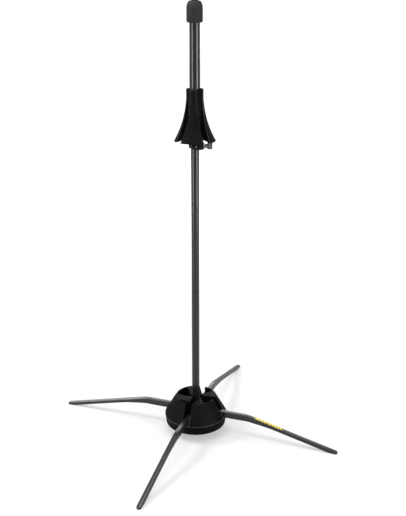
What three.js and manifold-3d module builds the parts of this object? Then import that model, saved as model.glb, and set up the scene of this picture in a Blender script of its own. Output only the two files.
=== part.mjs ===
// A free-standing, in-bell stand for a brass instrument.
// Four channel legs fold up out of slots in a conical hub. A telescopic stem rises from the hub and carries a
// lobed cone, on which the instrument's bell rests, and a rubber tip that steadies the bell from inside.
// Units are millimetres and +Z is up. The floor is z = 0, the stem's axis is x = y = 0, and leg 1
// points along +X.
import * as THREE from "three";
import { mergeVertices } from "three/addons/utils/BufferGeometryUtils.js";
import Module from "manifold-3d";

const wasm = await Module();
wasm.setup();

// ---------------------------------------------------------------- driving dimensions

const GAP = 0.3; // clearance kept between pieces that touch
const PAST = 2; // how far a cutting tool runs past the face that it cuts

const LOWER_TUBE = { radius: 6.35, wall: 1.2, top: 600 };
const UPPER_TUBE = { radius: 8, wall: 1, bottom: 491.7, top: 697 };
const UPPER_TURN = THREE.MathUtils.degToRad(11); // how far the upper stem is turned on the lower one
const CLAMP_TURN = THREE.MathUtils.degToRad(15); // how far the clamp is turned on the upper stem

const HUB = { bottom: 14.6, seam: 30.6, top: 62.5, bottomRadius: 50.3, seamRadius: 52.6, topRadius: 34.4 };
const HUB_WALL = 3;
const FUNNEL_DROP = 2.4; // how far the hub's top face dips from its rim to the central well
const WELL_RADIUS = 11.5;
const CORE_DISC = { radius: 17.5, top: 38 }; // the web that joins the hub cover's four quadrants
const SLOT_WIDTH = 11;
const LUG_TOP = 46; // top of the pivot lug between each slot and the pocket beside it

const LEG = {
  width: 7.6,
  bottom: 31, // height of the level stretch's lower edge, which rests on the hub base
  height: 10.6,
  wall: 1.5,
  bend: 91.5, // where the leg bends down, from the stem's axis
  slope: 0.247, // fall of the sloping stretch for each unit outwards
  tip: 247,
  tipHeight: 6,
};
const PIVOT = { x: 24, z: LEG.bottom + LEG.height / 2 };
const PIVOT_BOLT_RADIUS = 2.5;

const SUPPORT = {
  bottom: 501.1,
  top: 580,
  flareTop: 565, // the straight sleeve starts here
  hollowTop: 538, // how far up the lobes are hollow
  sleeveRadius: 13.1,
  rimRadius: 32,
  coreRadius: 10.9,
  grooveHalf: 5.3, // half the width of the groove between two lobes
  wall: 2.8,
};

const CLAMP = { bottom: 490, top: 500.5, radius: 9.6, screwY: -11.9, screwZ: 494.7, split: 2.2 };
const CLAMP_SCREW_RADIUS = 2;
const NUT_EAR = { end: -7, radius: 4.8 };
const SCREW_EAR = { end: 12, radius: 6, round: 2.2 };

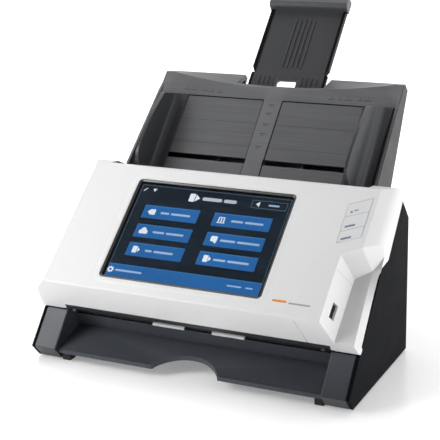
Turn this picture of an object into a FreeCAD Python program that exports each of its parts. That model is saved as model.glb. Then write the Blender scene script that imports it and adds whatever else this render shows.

> **EXERCISE BRIEF**
Copy every line of the listing that contains the word "scene".

> **WRITTEN SOLUTION**
What three.js and manifold-3d module builds the parts of this object? Then import that model, saved as model.glb, and set up the scene of this picture in a Blender script of its own. Output only the two files.
Turn this picture of an object into a FreeCAD Python program that exports each of its parts. That model is saved as model.glb. Then write the Blender scene script that imports it and adds whatever else this render shows.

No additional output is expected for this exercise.